Observers hold out hope that the most worrying trends are temporary, though whether they will abate before the midterm elections is highly uncertain.
“I think the Fed is doing its best right now to curb inflation. You have so many things going on in the world right now which leads to an inflation spiral. My sense is that it’s going to level off and then we’re going to get into a more normal economy,” Scheier, the real estate attorney, said.
Realtor Ameer sees a few possible ways to alleviate the inventory shortfall and level the field a bit in favor of buyers, especially those who are not super-wealthy. In her analysis, the trend in recent years of corporate purchasers buying up large rental portfolios has helped constrict the number of homes available for sale.

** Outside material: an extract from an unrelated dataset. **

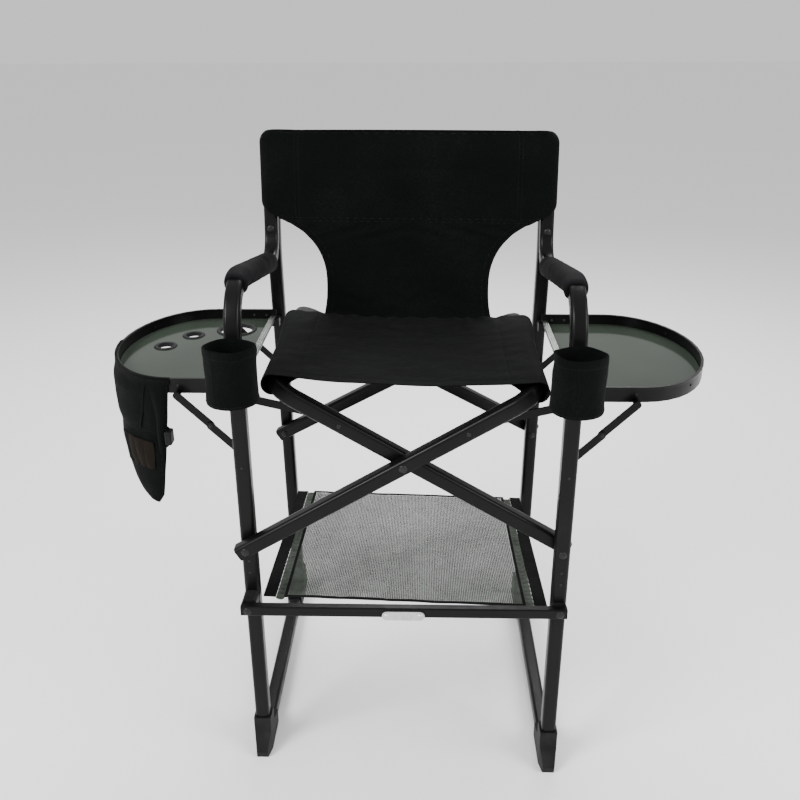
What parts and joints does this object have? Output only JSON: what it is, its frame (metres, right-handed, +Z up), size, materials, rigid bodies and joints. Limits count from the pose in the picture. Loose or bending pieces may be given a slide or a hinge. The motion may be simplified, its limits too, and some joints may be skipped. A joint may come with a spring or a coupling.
{
  "type": "director chair",
  "caption": "Tall folding director chair with a sling seat and back, foam arms, crossed tubes, fold-down side tables, cup holders, footrest and mesh tray.",
  "frame": {"origin": "on the floor, under the middle of the opened chair's bounding box", "axes": "+Z up, +Y from the footrest to the back, +X from the table with the ringed holes to the plain table"},
  "size_m": [1.0214, 0.6434, 1.059],
  "materials": {
    "tube_paint": "satin black powder coat",
    "dark_steel": "blackened steel fasteners",
    "link_steel": "satin zinc plated",
    "aluminium": "satin, grooved extrusion",
    "plastic": "fine moulded grain",
    "foam": "closed cell foam",
    "table_top": "glossy dark plastic",
    "fabric": "black oxford weave with stitched hems",
    "mesh": "open woven mesh"
  },
  "bodies": {
    "frame_left": {"arm_tube_left": "tube_paint", "rear_leg_left": "tube_paint", "front_foot_left": "plastic", "rear_foot_left": "plastic", "arm_grip_left": "foam", "cup_holder_left": "fabric", "post_bolt_left": "dark_steel", "pivot_bolt_front_left": "dark_steel", "pivot_bolt_rear_left": "dark_steel", "hinge_bolt_front_left": "dark_steel", "hinge_bolt_rear_left": "dark_steel", "footrest_bracket_left": "plastic", "backrest_fabric": "fabric", "mesh_tray": "mesh"},
    "frame_right": {"arm_tube_right": "tube_paint", "rear_leg_right": "tube_paint", "front_foot_right": "plastic", "rear_foot_right": "plastic", "arm_grip_right": "foam", "cup_holder_right": "fabric", "post_bolt_right": "dark_steel", "pivot_bolt_front_right": "dark_steel", "pivot_bolt_rear_right": "dark_steel", "hinge_bolt_front_right": "dark_steel", "hinge_bolt_rear_right": "dark_steel", "footrest_bracket_right": "plastic"},
    "x_frame_a": {"cross_tube_a": "tube_paint", "cross_bolt_front": "dark_steel", "cross_bolt_rear": "dark_steel"},
    "x_frame_b": {"cross_tube_b": "tube_paint"},
    "seat": {"seat_fabric": "fabric"},
    "strut_left": {"strut_left": "tube_paint"},
    "strut_right": {"strut_right": "tube_paint"},
    "footrest_left": {"footrest_bar_left": "tube_paint", "footrest_rivet_left": "dark_steel", "link_pin_left": "link_steel"},
    "footrest_link": {"footrest_link": "link_steel"},
    "footrest_right": {"footrest_bar_right": "tube_paint", "footrest_rivet_right": "dark_steel", "link_pin_right": "link_steel"},
    "table_left": {"table_rim_left": "tube_paint", "table_panel_left": "table_top", "table_rail_left": "aluminium", "grommet_1": "plastic", "grommet_2": "plastic", "grommet_3": "plastic", "table_pouch": "fabric"},
    "table_right": {"table_rim_right": "tube_paint", "table_panel_right": "table_top", "table_rail_right": "aluminium"},
    "brace_lower_left": {"brace_lower_front_left": "tube_paint", "brace_lower_rear_left": "tube_paint"},
    "brace_upper_left": {"brace_upper_front_left": "tube_paint", "brace_upper_rear_left": "tube_paint"},
    "brace_lower_right": {"brace_lower_front_right": "tube_paint", "brace_lower_rear_right": "tube_paint"},
    "brace_upper_right": {"brace_upper_front_right": "tube_paint", "brace_upper_rear_right": "tube_paint"}
  },
  "joints": [
    {"name": "chair_fold", "type": "hinge", "parent": "frame_left", "child": "x_frame_a", "pos_m": [-0.26, -0.196, 0.444], "axis": [0, -1, 0], "range_deg": [0, 45.4], "deforming": ["seat_fabric", "backrest_fabric", "mesh_tray"]},
    {"name": "crossing_pivot", "type": "hinge", "parent": "x_frame_a", "child": "x_frame_b", "pos_m": [0, -0.196, 0.6], "axis": [0, -1, 0], "range_deg": [-95, 0]},
    {"name": "right_leg_pivot", "type": "hinge", "parent": "x_frame_b", "child": "frame_right", "pos_m": [0.26, -0.196, 0.444], "axis": [0, -1, 0], "range_deg": [0, 48]},
    {"name": "seat_level", "type": "hinge", "parent": "x_frame_a", "child": "seat", "pos_m": [0.207, -0.2224, 0.7242], "axis": [0, -1, 0], "range_deg": [-48, 0]},
    {"name": "strut_left_pivot", "type": "hinge", "parent": "frame_left", "child": "strut_left", "pos_m": [-0.26, -0.196, 0.6985], "axis": [0, -1, 0], "range_deg": [0, 90.5]},
    {"name": "strut_right_pivot", "type": "hinge", "parent": "frame_right", "child": "strut_right", "pos_m": [0.26, -0.196, 0.6985], "axis": [0, 1, 0], "range_deg": [0, 90.5]},
    {"name": "footrest_left_pivot", "type": "hinge", "parent": "frame_left", "child": "footrest_left", "pos_m": [-0.26, -0.246, 0.34], "axis": [0, -1, 0], "range_deg": [0, 83.5]},
    {"name": "footrest_link_pivot", "type": "hinge", "parent": "footrest_left", "child": "footrest_link", "pos_m": [-0.028, -0.246, 0.336], "axis": [0, -1, 0], "range_deg": [-83.5, 0]},
    {"name": "footrest_right_pivot", "type": "hinge", "parent": "footrest_link", "child": "footrest_right", "pos_m": [0.028, -0.246, 0.336], "axis": [0, -1, 0], "range_deg": [-83.5, 0]},
    {"name": "table_left_fold", "type": "hinge", "parent": "frame_left", "child": "table_left", "pos_m": [-0.26, 0.024, 0.6985], "axis": [0, -1, 0], "range_deg": [0, 90], "deforming": ["table_pouch"]},
    {"name": "brace_lower_left_pivot", "type": "hinge", "parent": "frame_left", "child": "brace_lower_left", "pos_m": [-0.26, 0.024, 0.5965], "axis": [0, -1, 0], "range_deg": [-46, 0]},
    {"name": "brace_upper_left_pivot", "type": "hinge", "parent": "table_left", "child": "brace_upper_left", "pos_m": [-0.362, 0.024, 0.6985], "axis": [0, -1, 0], "range_deg": [0, 46]},
    {"name": "table_right_fold", "type": "hinge", "parent": "frame_right", "child": "table_right", "pos_m": [0.26, 0.024, 0.6985], "axis": [0, 1, 0], "range_deg": [0, 90]},
    {"name": "brace_lower_right_pivot", "type": "hinge", "parent": "frame_right", "child": "brace_lower_right", "pos_m": [0.26, 0.024, 0.5965], "axis": [0, 1, 0], "range_deg": [-46, 0]},
    {"name": "brace_upper_right_pivot", "type": "hinge", "parent": "table_right", "child": "brace_upper_right", "pos_m": [0.362, 0.024, 0.6985], "axis": [0, 1, 0], "range_deg": [0, 46]}
  ],
  "couplings": [
    {"joint": "crossing_pivot", "follows": "chair_fold", "ratio": -2},
    {"joint": "right_leg_pivot", "follows": "chair_fold", "ratio": 1},
    {"joint": "seat_level", "follows": "chair_fold", "ratio": -1},
    {"joint": "strut_left_pivot", "follows": "chair_fold", "ratio": 1.931},
    {"joint": "strut_right_pivot", "follows": "chair_fold", "ratio": 1.931},
    {"joint": "footrest_left_pivot", "follows": "chair_fold", "ratio": 1.7664},
    {"joint": "footrest_link_pivot", "follows": "chair_fold", "ratio": -1.7664},
    {"joint": "footrest_right_pivot", "follows": "chair_fold", "ratio": -1.7664},
    {"joint": "brace_lower_left_pivot", "follows": "table_left_fold", "ratio": -0.5},
    {"joint": "brace_upper_left_pivot", "follows": "table_left_fold", "ratio": 0.5},
    {"joint": "brace_lower_right_pivot", "follows": "table_right_fold", "ratio": -0.5},
    {"joint": "brace_upper_right_pivot", "follows": "table_right_fold", "ratio": 0.5}
  ]
}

“Markets wax and wane, but perhaps some regulations can be put in place to limit the amount of residential properties any particular company can own in a given zip code, county, or city,” she said.
Ameer also sees a need to improve the prospects for buyers who plan to be owner-occupants but cannot compete with cash offers. Many first-time homebuyer programs are unavailable for buyers who make too much money to qualify for them, but not enough money to avoid getting outbid when they seek to buy a home or condo, she said. Moreover, changes to the appraisal process could also be made to ensure that the valuations of properties put forward by inexperienced appraisers do not stay on the books.

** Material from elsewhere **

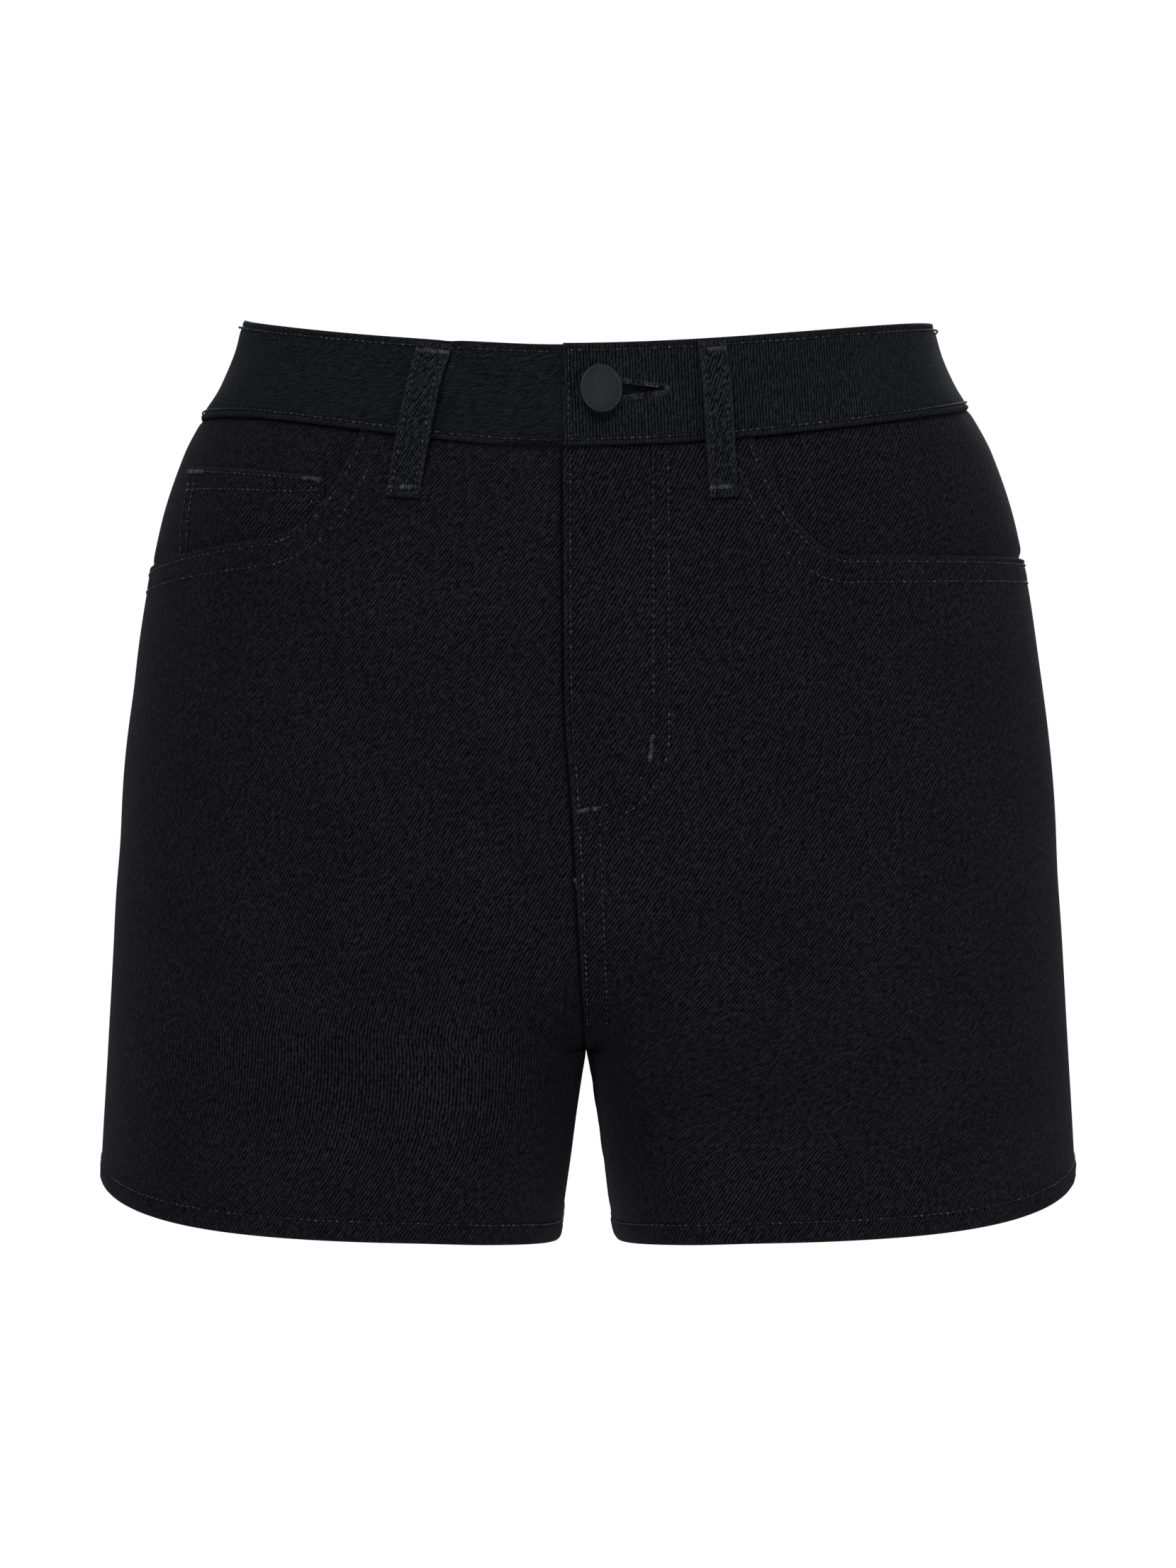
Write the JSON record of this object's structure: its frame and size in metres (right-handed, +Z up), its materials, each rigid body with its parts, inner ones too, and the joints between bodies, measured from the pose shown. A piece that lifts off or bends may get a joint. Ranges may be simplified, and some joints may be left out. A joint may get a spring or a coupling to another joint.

“The appraisal process has become antiquated and a huge wild card that often prevents buyers from being able to compete with cash offers,” Ameer said.
But to some observers, overregulation seriously compounds the lack of inventory. In realtor Gregoire’s view, it would be wise to slash regulatory red tape that currently inhibits development and construction and commonly results in a lag of five years between the concept for a building and its completion.
In the view of real estate sales executive Pruner, excessive federal largesse is another culprit.
“Washington poured $2 trillion into the economy, and that really drove up prices. It was too much relief, more than was needed. You ended up with classic supply-demand inflation, where there was far more demand for the available supplies that were out there,” Pruner said.